To do:
Track down each line that has the word "code" and copy it.

Records for processing:
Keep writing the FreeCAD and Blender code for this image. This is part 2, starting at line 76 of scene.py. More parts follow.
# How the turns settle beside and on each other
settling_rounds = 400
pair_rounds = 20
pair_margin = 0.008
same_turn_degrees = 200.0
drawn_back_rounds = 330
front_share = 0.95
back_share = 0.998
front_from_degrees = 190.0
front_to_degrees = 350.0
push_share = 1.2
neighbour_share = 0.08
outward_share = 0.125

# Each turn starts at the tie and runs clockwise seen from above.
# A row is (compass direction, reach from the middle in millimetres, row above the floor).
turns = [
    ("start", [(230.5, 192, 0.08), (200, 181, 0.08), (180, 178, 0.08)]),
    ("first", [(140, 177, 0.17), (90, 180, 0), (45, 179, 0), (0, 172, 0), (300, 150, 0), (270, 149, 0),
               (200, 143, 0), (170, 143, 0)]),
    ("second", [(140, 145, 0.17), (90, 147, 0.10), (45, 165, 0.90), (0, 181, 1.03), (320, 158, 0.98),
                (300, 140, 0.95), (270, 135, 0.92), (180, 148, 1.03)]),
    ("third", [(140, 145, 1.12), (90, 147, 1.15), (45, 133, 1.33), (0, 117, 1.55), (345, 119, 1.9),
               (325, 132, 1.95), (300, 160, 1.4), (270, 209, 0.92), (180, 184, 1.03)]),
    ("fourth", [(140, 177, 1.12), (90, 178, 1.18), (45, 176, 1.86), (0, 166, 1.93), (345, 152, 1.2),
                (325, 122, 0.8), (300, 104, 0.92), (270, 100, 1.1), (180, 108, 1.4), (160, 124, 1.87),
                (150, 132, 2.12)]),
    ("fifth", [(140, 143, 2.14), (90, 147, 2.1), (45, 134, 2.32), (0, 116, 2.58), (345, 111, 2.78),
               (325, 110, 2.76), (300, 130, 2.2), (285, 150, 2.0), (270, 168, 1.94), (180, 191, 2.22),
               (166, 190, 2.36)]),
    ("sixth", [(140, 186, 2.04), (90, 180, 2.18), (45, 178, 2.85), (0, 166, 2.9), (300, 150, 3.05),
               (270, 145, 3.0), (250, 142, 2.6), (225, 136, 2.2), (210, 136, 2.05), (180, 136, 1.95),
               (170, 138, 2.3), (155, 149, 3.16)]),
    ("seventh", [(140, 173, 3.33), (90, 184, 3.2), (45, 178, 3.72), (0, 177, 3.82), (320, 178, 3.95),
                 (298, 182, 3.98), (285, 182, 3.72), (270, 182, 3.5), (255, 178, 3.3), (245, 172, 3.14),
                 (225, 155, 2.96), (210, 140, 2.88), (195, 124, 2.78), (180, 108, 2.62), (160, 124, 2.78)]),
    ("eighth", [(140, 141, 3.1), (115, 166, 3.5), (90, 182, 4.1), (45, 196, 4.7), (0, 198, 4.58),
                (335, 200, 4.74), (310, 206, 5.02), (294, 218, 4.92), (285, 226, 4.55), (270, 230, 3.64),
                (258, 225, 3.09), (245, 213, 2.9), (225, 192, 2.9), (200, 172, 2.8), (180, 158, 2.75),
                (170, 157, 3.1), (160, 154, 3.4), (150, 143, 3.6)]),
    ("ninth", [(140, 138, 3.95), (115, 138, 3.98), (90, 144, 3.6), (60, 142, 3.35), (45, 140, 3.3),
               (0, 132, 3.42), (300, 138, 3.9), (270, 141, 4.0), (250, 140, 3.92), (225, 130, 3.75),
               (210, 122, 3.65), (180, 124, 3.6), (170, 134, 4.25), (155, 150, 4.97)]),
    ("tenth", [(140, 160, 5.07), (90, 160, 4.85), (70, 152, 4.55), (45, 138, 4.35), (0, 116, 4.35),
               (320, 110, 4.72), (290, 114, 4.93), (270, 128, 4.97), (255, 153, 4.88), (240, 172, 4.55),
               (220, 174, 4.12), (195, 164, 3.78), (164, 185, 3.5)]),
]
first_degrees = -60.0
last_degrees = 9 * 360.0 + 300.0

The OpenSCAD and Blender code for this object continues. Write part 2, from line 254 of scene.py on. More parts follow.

Result of the task:
Keep writing the FreeCAD and Blender code for this image. This is part 2, starting at line 76 of scene.py. More parts follow.
The OpenSCAD and Blender code for this object continues. Write part 2, from line 254 of scene.py on. More parts follow.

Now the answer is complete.